In August 1915, he was elected unopposed as a Labor member of the Legislative Council representing the Central No. 2 District. He left Labor to join the new National Party in the 1917 Labor split, and in 1918 he was appointed Education minister in the Coalition government, succeeding Alfred William Styles. Harvey was forced to resign when the Liberal Union severed the coalition in late 1920; however, in July 1921 he defected to the Liberal Union himself.

He married Mary Louisa Chapman in 1895. They had two sons and one daughter.

He was a longtime member of the Independent Order of Oddfellows' Manchester Unity lodge and filled all positions, and the Rose Park Masonic Lodge.
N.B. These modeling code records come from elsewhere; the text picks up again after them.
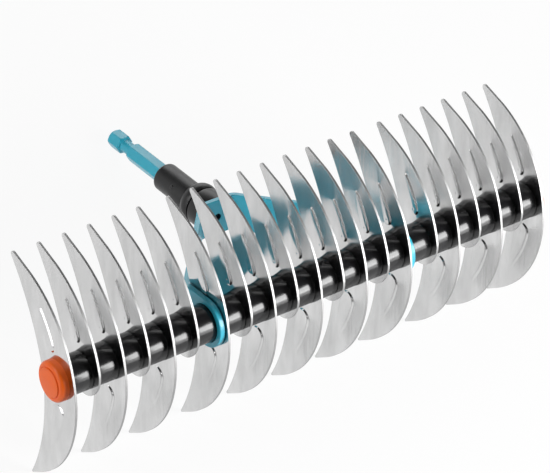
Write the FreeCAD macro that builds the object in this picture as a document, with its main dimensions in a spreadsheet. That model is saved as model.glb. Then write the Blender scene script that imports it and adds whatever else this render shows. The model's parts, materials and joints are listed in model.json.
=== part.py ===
import FreeCAD, Part
import math
import os
import re
import Sketcher

# Scarifying rake head. It lies on the floor on the tips of its long blades and
# on the end of its shank, as it does when it is put down after use.
# X runs along the axle, Y from the blades towards the shank, and Z is up. The
# origin is on the floor, in the middle of the box that the head fills.
#
# The blades, tubes and caps turn together about the axle. Their own frame has
# the upper spikes at +Z and the cutting edges at -Y. The yoke, collar, sleeve
# and shank have a frame whose +Y is the shank's axis. Both frames start on the
# axle, and both are tipped about it so that the head rests on the floor.

OUTER_BLADES = 6
INNER_BLADES = 9
BLADES = INNER_BLADES + 2 * OUTER_BLADES
MIDDLE_BLADE = (BLADES + 1) // 2

# Millimetres and degrees. Angles of blade points are seen from the centre of
# the cutting edge's arc, and count up from +Y.
SIZES = [
    ("blade_thick", 1.5, "sheet of every blade"),
    ("spacer_length", 15.6, "tube between two blades"),
    ("bearing_length", 19.6, "longer tube that runs in an eye of the yoke"),
    ("tube_radius", 11.75, "outside of all tubes"),
    ("tube_end_round", 0.9, "rounded ends of the tubes"),
    ("rod_side", 8.0, "square rod that turns all blades together"),
    ("rod_play", 0.1, "gap on each side between rod and blade"),
    ("bore_play", 0.3, "gap between the rod's corners and a tube"),
    ("hub_rim", 3.9, "blade's rim outside the tube"),
    ("front_lip", 1.95, "cutting edge ahead of the rim"),
    ("front_radius", 73.4, "arc of the cutting edge"),
    ("front_drop", 8.9, "centre of that arc below the axle"),
    ("beak_angle", 115.5, "upper end of the arc"),
    ("upper_front_angle", 102.0, "upper tip, cutting side"),
    ("upper_tip_width", 2.05, "upper tip, from its cutting side to its back side"),
    ("upper_tip_rise", 1.2, "upper tip outside the arc"),
    ("upper_tip_depth", 1.8, "upper tip inside the arc"),
    ("upper_tip_round", 1.9, "round end of the upper tip"),
    ("upper_hollow", 165.0, "hollow back edge, upper spike"),
    ("point_angle", 242.0, "lower end of the arc"),
    ("lower_front_angle", 250.4, "lower tip, cutting side"),
    ("lower_back_angle", 250.8, "lower tip, back side"),
    ("lower_tip_rise", 0.7, "lower tip outside the arc"),
    ("lower_tip_depth", 0.45, "lower tip inside the arc"),
    ("lower_tip_round", 0.75, "round end of the lower tip"),
    ("lower_hollow", 122.0, "hollow back edge, lower spike"),
    ("lobe_angle", 60.0, "where a short blade's lobe becomes round"),
    ("rib_height", 0.6, "pressed rib above the sheet"),
    ("rib_slope", 35.0, "slope of a rib's sides from upright"),
    ("upper_rib_y", 5.4, "round end of the upper rib"),
    ("upper_rib_z", 19.6, "round end of the upper rib"),
    ("upper_rib_round", 3.7, "round end's radius"),
    ("upper_rib_length", 21.5, "between the centres of its two ends"),
    ("upper_rib_angle", 66.0, "direction of the upper rib"),
    ("lower_rib_y", 0.3, "round end of the lower rib"),
    ("lower_rib_z", -22.2, "round end of the lower rib"),
    ("lower_rib_round", 5.8, "round end's radius"),
    ("lower_rib_length", 27.5, "between the centres of its two ends"),
    ("lower_rib_angle", -74.0, "direction of the lower rib"),
    ("rib_end", 1.2, "narrow end of both ribs"),
    ("rib_crown", 75.0, "rounded sides of both ribs"),
    ("stud_radius", 3.0, "threaded end of the rod"),
    ("stud_play", 0.05, "gap between stud and nut"),
    ("stud_over", 0.4, "stud beyond the nut"),
    ("nut_flats", 10.0, "across the flats of the nut"),
    ("nut_height", 3.0, "height of the nut"),
    ("cap_play", 0.3, "gap between the nut and the cap"),
    ("cap_radius", 12.6, "end cap"),
    ("cap_length", 5.3, "end cap up to its ring"),
    ("cap_round", 1.3, "rounded edge of the cap"),
    ("cap_disc_radius", 9.2, "raised disc on the cap"),
    ("cap_disc_rise", 0.7, "disc above the ring"),
    ("cap_disc_round", 0.5, "rounded edge of the disc"),
    ("yoke_thick", 3.6, "flat bar of the yoke"),
    ("yoke_play", 0.55, "gap between an eye and the blade beside it"),
    ("eye_wall", 3.6, "ring of an eye outside its bore"),
    ("eye_clearance", 0.06, "running fit of a tube in its eye"),
    ("bend_reach", 21.4, "axle to the bend behind an eye"),
    ("flat_reach", 87.0, "axle to the front of the flat"),
    ("flat_half_width", 11.2, "middle of the flat to its bend"),
    ("flat_half_height", 12.5, "half the height of the bar at the flat"),
    ("bend_radius", 3.0, "inside of every bend"),
    ("flat_hole_radius", 2.4, "hole in the middle of the flat"),
    ("vent_depth", 6.0, "the same hole, into the shank"),
    ("stop_gap", 0.5, "blade's back edge to the arm it stops on"),
    ("collar_length", 11.5, "black collar behind the flat"),
    ("collar_front_radius", 12.0, "collar at the flat"),
    ("neck_radius", 12.7, "collar and sleeve where they meet"),
    ("collar_crown", 60.0, "slightly rounded side of the collar"),
    ("neck_groove", 1.1, "open groove between collar and sleeve"),
    ("neck_groove_depth", 1.8, "depth of that groove"),
    ("sleeve_length", 40.0, "black sleeve"),
    ("sleeve_radius", 9.3, "sleeve"),
    ("sleeve_rim_round", 1.6, "rounded rear edge of the sleeve"),
    ("flange_length", 8.0, "wide front end of the sleeve"),
    ("flange_crown", 7.5, "rounded shoulder of that end"),
    ("flange_step", 2.2, "step from the shoulder to the sleeve"),
    ("flare_length", 26.0, "flare below the sleeve"),
    ("nub_radius", 1.6, "small nub on the sleeve's side"),
    ("nub_height", 0.6, "nub above the sleeve"),
    ("nub_slope", 40.0, "slope of the nub's side from upright"),
    ("nub_angle", 29.0, "nub above the sleeve's side"),
    ("nub_ahead", 18.2, "nub ahead of the sleeve's rim"),
    ("hex_flats", 11.0, "across the flats of the shank"),
    ("hex_play", 0.1, "gap between shank and sleeve"),
    ("shank_length", 34.8, "hexagon behind the sleeve"),
    ("waist_length", 8.7, "round waist that the catch drops into"),
    ("waist_step", 0.7, "waist inside the chamfered ends"),
    ("waist_round", 0.5, "fillets of the waist"),
    ("knob_length", 12.0, "hexagon at the shank's end"),
    ("hex_bevel", 0.7, "chamfer's end inside the flats"),
    ("hex_chamfer", 1.3, "length of a chamfer"),
    ("overrun", 5.0, "cuts run past the solid by this"),
]

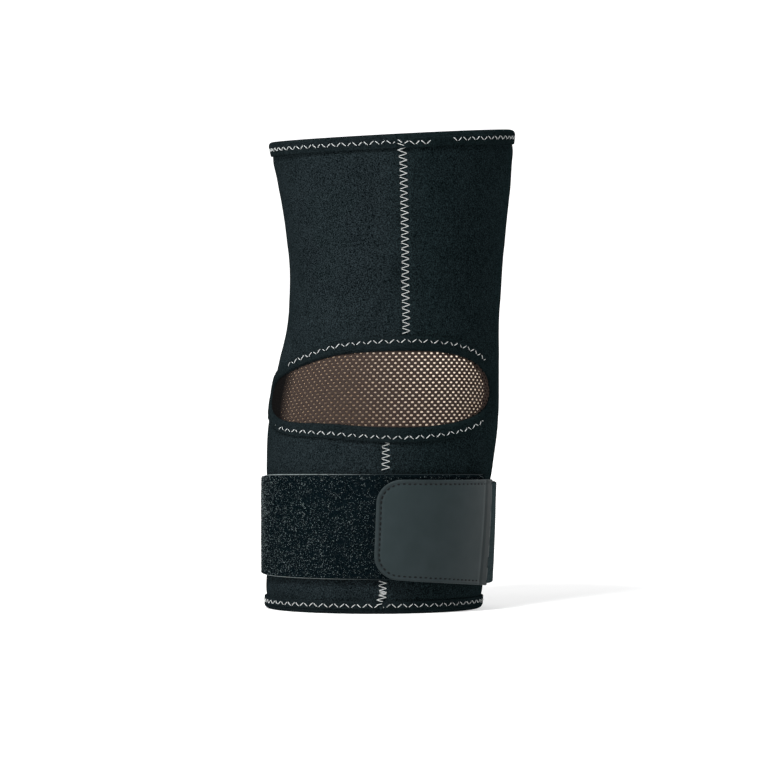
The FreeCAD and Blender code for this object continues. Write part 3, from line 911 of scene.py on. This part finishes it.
def slab_between(shape, degs, low_of, high_of, inner, outer, rows, soft, relief, flare=None):
    """A curved strap with rounded edges: outer face, edges and inner face as one closed skin.

    `relief` raises its outer face, and `flare` moves the whole strap off the sleeve.
    """
    v = np.linspace(0, 1, rows)
    low, high = low_of(degs), high_of(degs)
    z_face = low[:, None] + soft + (high - low - 2 * soft)[:, None] * v[None]
    dd = np.broadcast_to(degs[:, None], z_face.shape)
    rise = relief(dd, z_face)
    stand = flare(dd, z_face) if flare else np.zeros(z_face.shape)
    face = place(dd, z_face, outer + rise + stand)
    back = place(dd, z_face, inner + stand)
    shape.grid(face, cloth_uv(dd, z_face))
    shape.grid(back, cloth_uv(dd, z_face), flip=True)
    middle, half_thick = (outer + inner) / 2, (outer - inner) / 2
    arc = np.linspace(0, math.pi, 7)[None]
    for side, z_edge, at in ((1, high, [-1]), (-1, low, [0])):
        off = middle + half_thick * np.cos(arc) + rise[:, at] * (np.cos(arc) > 0.99) + stand[:, at]
        zz = (z_edge - side * soft)[:, None] + side * soft * np.sin(arc)
        edge = place(np.broadcast_to(degs[:, None], zz.shape), zz, off)
        shape.grid(edge, None, flip=side < 0)
    for at, flip in ((0, False), (-1, True)):
        shape.grid(np.stack([back[at], face[at]], 0), None, flip=flip)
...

He was on the council of the School of Mines

He died after a short illness and was accorded a State Funeral.

The election held to fill his seat in the Legislative Council was narrowly won by industrialist Edward Wheewall Holden for the Liberal and Country League.

==Family==
He was married to Mary Louisa and had a daughter, Mrs. A. T. Buttery of Toorak and two sons, E. W. Harvey of Wayville, South Australia, and L. J. Harvey of Hilltown.

Their home for many years was 35 Prescott Avenue, Rose Park.